Each of the previous times, the message I was given has remained valid to this day; in fact, each one only appears more plausible and right, many years later.

This sort of thing, however, never happened before regarding which church I should go to. And, yes, you remembered right, I was merely told to seriously consider Orthodoxy.

Only fleetingly, though, did I muse that perhaps this meant I was to infiltrate -- you know, the ultra-Protestant in disguise, seeking to free those poor slaves to religious ritual. Well, no. The way our introduction to Orthodoxy came about, I could see from the first there was a Gospel reality central to the foreign things these people were doing. I went and watched them. At first I assumed they said things and made motions with an attitude of needing to top other Christian expressions, to make themselves feel good as uber-churchgoers. I thought perhaps I would straighten them out on a few points. But mainly I knew I've never been sophisticated. I couldn't worm my way into something with ulterior motives, and it would be a sorry show if I tried. Besides, I don't think that's the sort of reason God would give me such a message if he had.

I was there to engage, as honestly as I could. Scariest sort of situation for me, when I am reluctant. Yet, it was the only way I would ever have pushed against those Orthodox words and actions I considered showy to find they are founded on something of rational meaning. Mysterious, rational meaning, true, at least for a Western mind to grapple with. But my little brain isn't the first and won't be the last to do so.

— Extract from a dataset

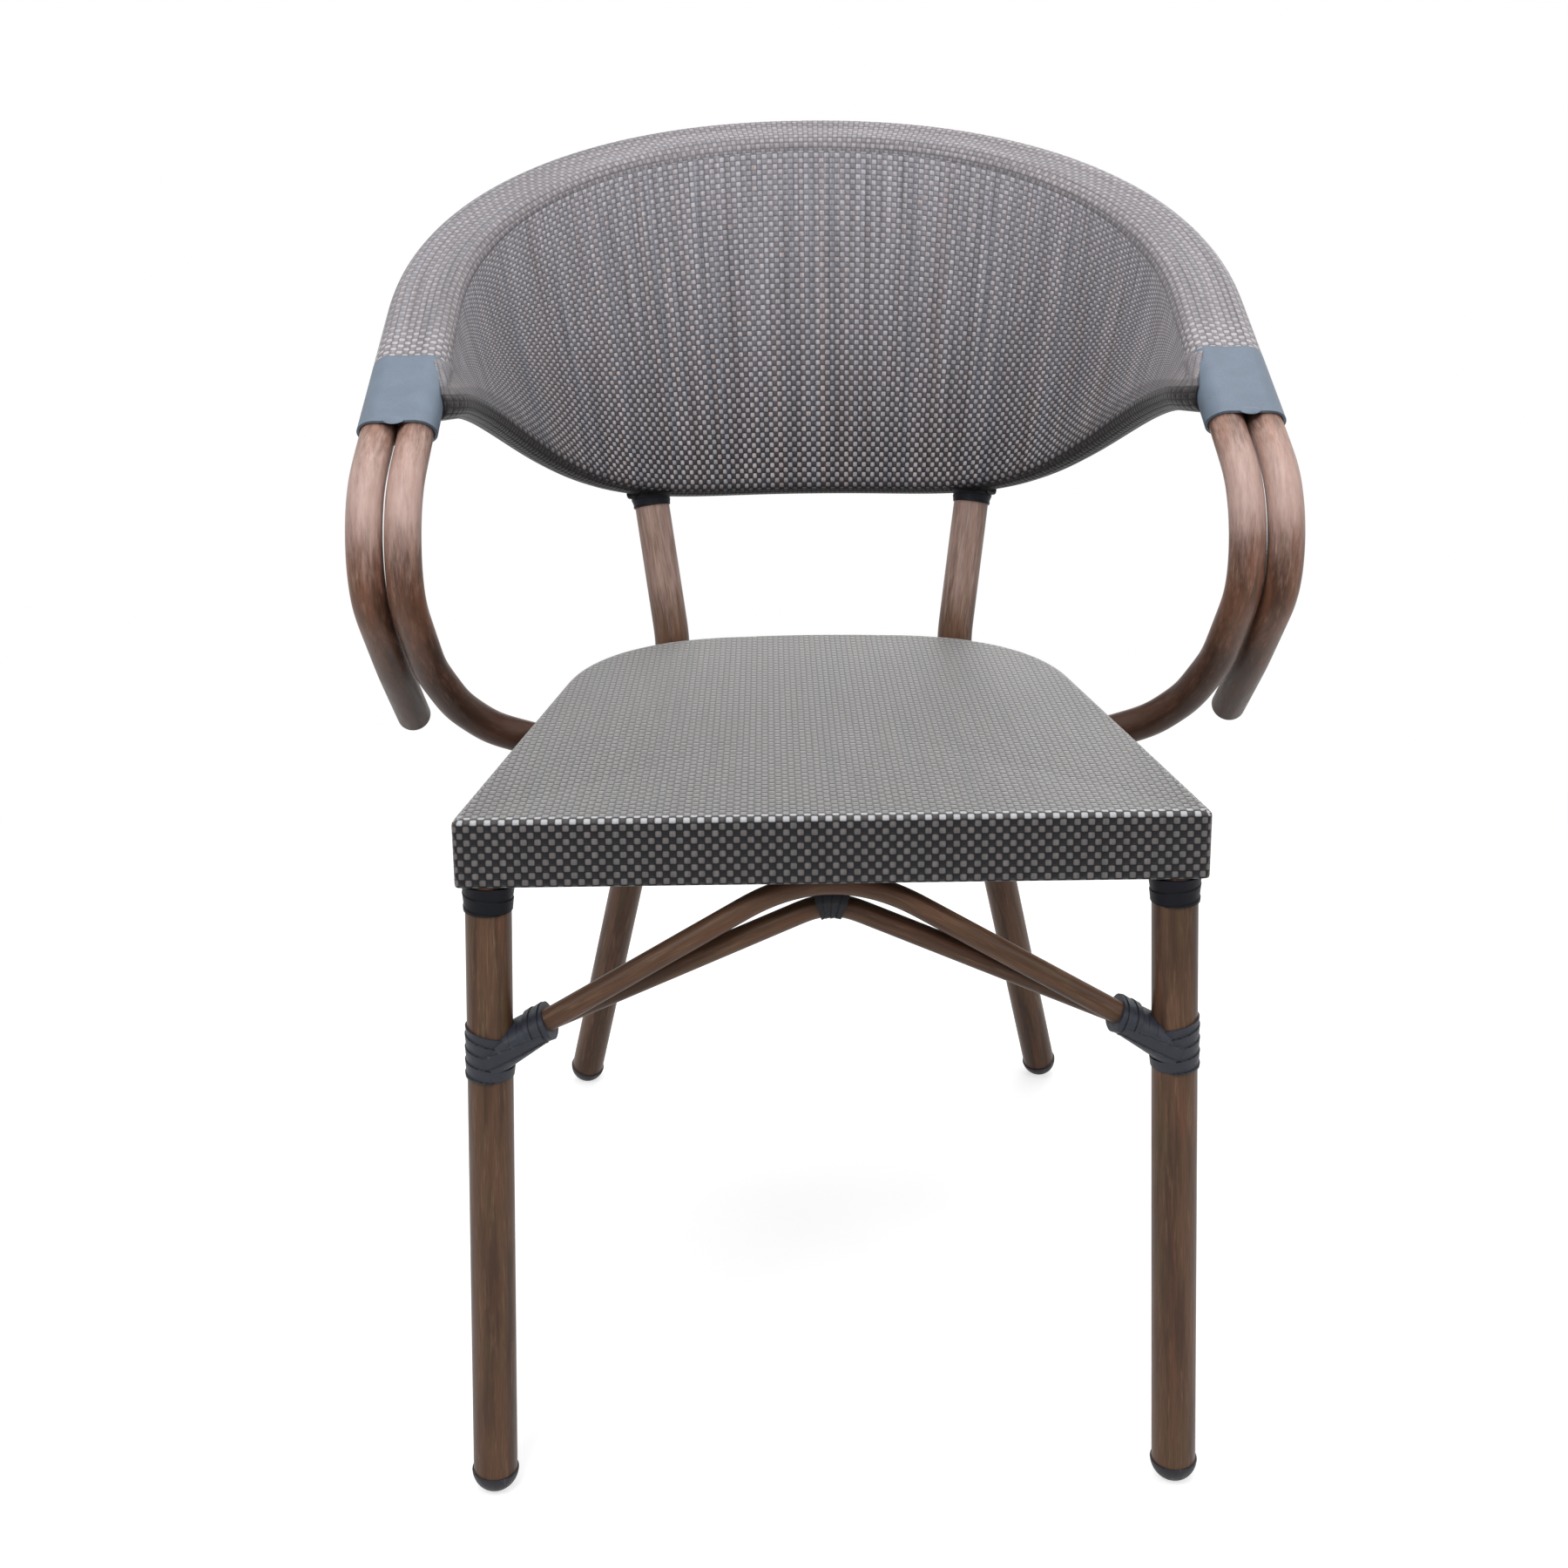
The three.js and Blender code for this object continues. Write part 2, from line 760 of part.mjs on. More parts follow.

This past week I read the blog of a friend from the Radical Biblicist community. Satellite Saint contains attempts he's making to seriously consider Orthodoxy. As far as I know, if he's received divine nudges to do this, they were gradual or subtle, and he has mostly studied the concepts (though he did visit our church one day and posted about it here). He makes no claim to be committing to Orthodoxy, and I take him seriously there. This may be a passing study for him, but whatever the case, I appreciate greatly his articulation of very sane issues. I wish him the best, as I do all my friends, on the journeys ahead, in the messages to be engaged with.

4 comments:

Tucker said...

Deanna, thanks for the reference and link. It was really a blessing to meet you and Tim outside St. John's that Sunday I visited. It was good to know someone who was a part of the church and could empathize with why I would come. Like you I feel very much on a journey. I am not as settled with Orthodoxy yet as you, but I think I find the same beauty and richness that you do, though still from outside rather than inside. And I also have recognized that my own pride has been a big part of the reason I had clung to a version of Christianity that no longer seems so vital. Who knows where God will lead me, but Orthodoxy still is pulling at me and calling me to humility--something that I long for more than I used to.

Deanna said...

I appreciated your comment, Tucker, though it took me a while to remember to say so.

Elizabeth Westmark said...

You are sharing worlds within worlds and I love the learning.

Helen said...

It is not everyday I see a description of hearing God like this, but you knocked it out of the park! Hit the nail on the head! This is NOT an easy way to live a Christian life. It feels good to know others are out there.